▸ **WHAT IS REQUIRED**:
Give the data a second time, exactly and in full.

▸ **SOURCE MATERIAL**:
(begin)

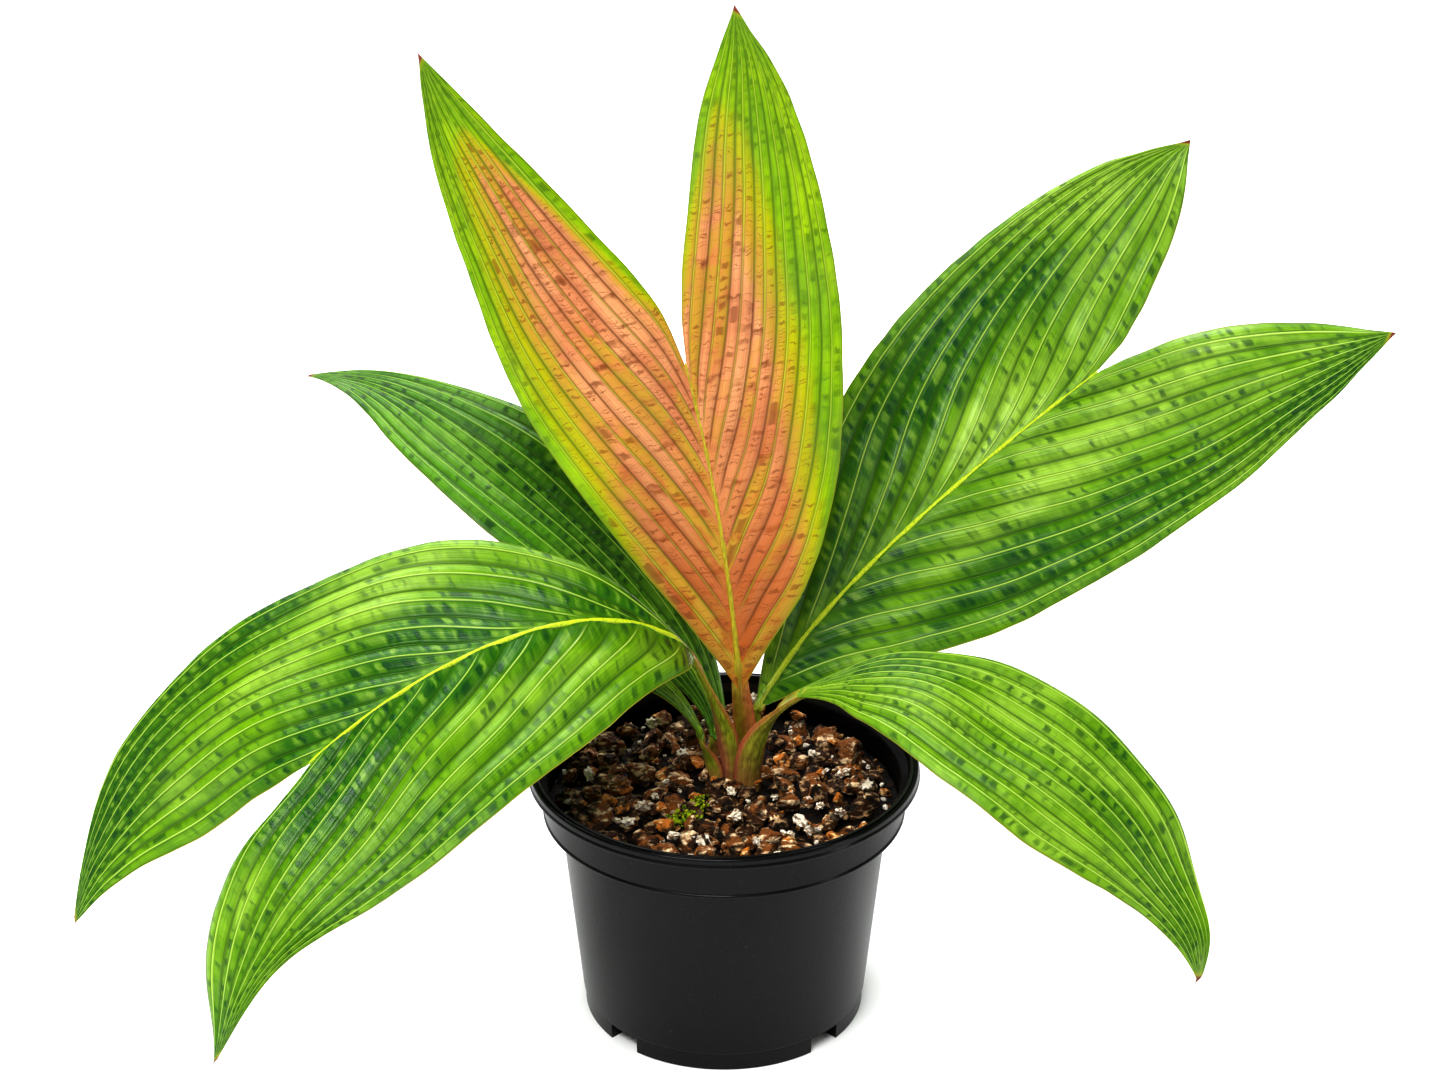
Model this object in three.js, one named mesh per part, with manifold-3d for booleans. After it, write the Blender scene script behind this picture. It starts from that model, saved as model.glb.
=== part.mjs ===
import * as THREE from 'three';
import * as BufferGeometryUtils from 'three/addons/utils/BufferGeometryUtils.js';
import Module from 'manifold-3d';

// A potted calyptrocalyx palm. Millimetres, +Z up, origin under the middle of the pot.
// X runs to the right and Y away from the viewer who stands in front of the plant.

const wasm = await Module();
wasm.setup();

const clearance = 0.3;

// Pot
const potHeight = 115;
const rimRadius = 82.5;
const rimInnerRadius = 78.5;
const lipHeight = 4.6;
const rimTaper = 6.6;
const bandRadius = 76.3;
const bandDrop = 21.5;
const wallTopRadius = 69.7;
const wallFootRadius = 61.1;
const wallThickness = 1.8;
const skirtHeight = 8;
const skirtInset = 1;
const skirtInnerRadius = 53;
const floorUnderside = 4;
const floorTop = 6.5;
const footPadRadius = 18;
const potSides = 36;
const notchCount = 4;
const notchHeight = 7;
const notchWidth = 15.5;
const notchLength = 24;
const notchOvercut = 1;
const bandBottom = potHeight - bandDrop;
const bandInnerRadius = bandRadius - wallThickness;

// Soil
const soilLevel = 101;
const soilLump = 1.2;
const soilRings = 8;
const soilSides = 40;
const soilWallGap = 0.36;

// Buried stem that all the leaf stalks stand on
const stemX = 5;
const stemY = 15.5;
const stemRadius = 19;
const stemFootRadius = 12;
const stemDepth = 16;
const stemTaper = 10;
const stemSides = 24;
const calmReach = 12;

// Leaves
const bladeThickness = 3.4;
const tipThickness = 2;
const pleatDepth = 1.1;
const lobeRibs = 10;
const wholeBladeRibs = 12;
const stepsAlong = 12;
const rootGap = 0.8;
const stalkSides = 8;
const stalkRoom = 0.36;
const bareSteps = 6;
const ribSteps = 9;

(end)

▸ **FULL SOLUTION**:
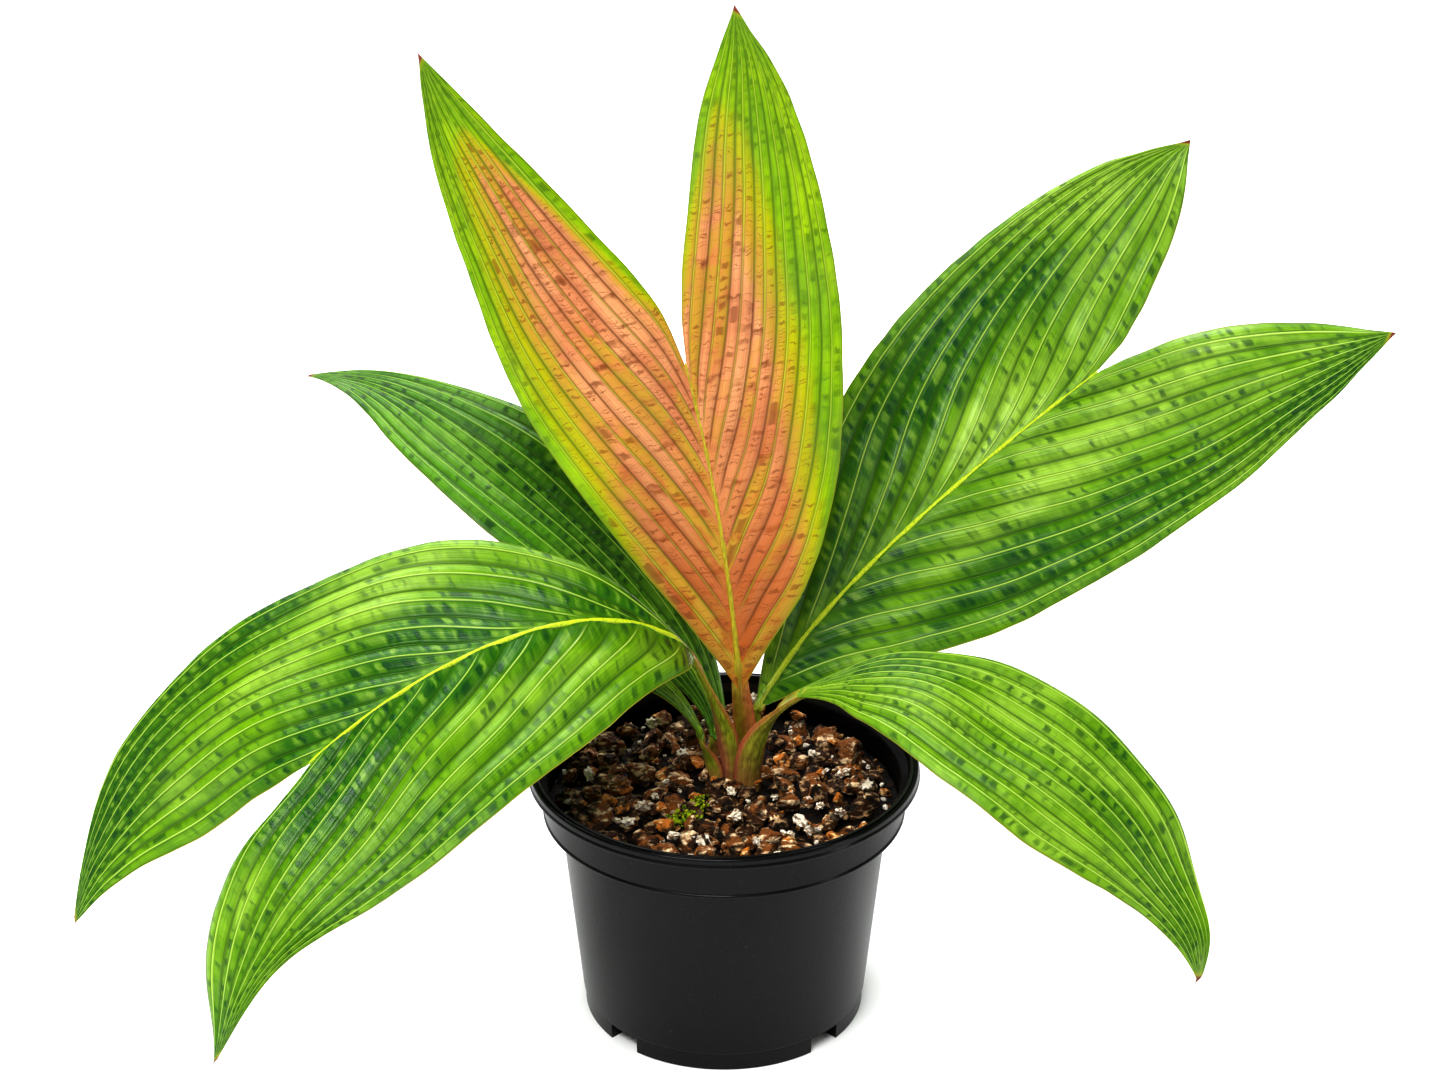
Model this object in three.js, one named mesh per part, with manifold-3d for booleans. After it, write the Blender scene script behind this picture. It starts from that model, saved as model.glb.
=== part.mjs ===
import * as THREE from 'three';
import * as BufferGeometryUtils from 'three/addons/utils/BufferGeometryUtils.js';
import Module from 'manifold-3d';

// A potted calyptrocalyx palm. Millimetres, +Z up, origin under the middle of the pot.
// X runs to the right and Y away from the viewer who stands in front of the plant.

const wasm = await Module();
wasm.setup();

const clearance = 0.3;

// Pot
const potHeight = 115;
const rimRadius = 82.5;
const rimInnerRadius = 78.5;
const lipHeight = 4.6;
const rimTaper = 6.6;
const bandRadius = 76.3;
const bandDrop = 21.5;
const wallTopRadius = 69.7;
const wallFootRadius = 61.1;
const wallThickness = 1.8;
const skirtHeight = 8;
const skirtInset = 1;
const skirtInnerRadius = 53;
const floorUnderside = 4;
const floorTop = 6.5;
const footPadRadius = 18;
const potSides = 36;
const notchCount = 4;
const notchHeight = 7;
const notchWidth = 15.5;
const notchLength = 24;
const notchOvercut = 1;
const bandBottom = potHeight - bandDrop;
const bandInnerRadius = bandRadius - wallThickness;

// Soil
const soilLevel = 101;
const soilLump = 1.2;
const soilRings = 8;
const soilSides = 40;
const soilWallGap = 0.36;

// Buried stem that all the leaf stalks stand on
const stemX = 5;
const stemY = 15.5;
const stemRadius = 19;
const stemFootRadius = 12;
const stemDepth = 16;
const stemTaper = 10;
const stemSides = 24;
const calmReach = 12;

// Leaves
const bladeThickness = 3.4;
const tipThickness = 2;
const pleatDepth = 1.1;
const lobeRibs = 10;
const wholeBladeRibs = 12;
const stepsAlong = 12;
const rootGap = 0.8;
const stalkSides = 8;
const stalkRoom = 0.36;
const bareSteps = 6;
const ribSteps = 9;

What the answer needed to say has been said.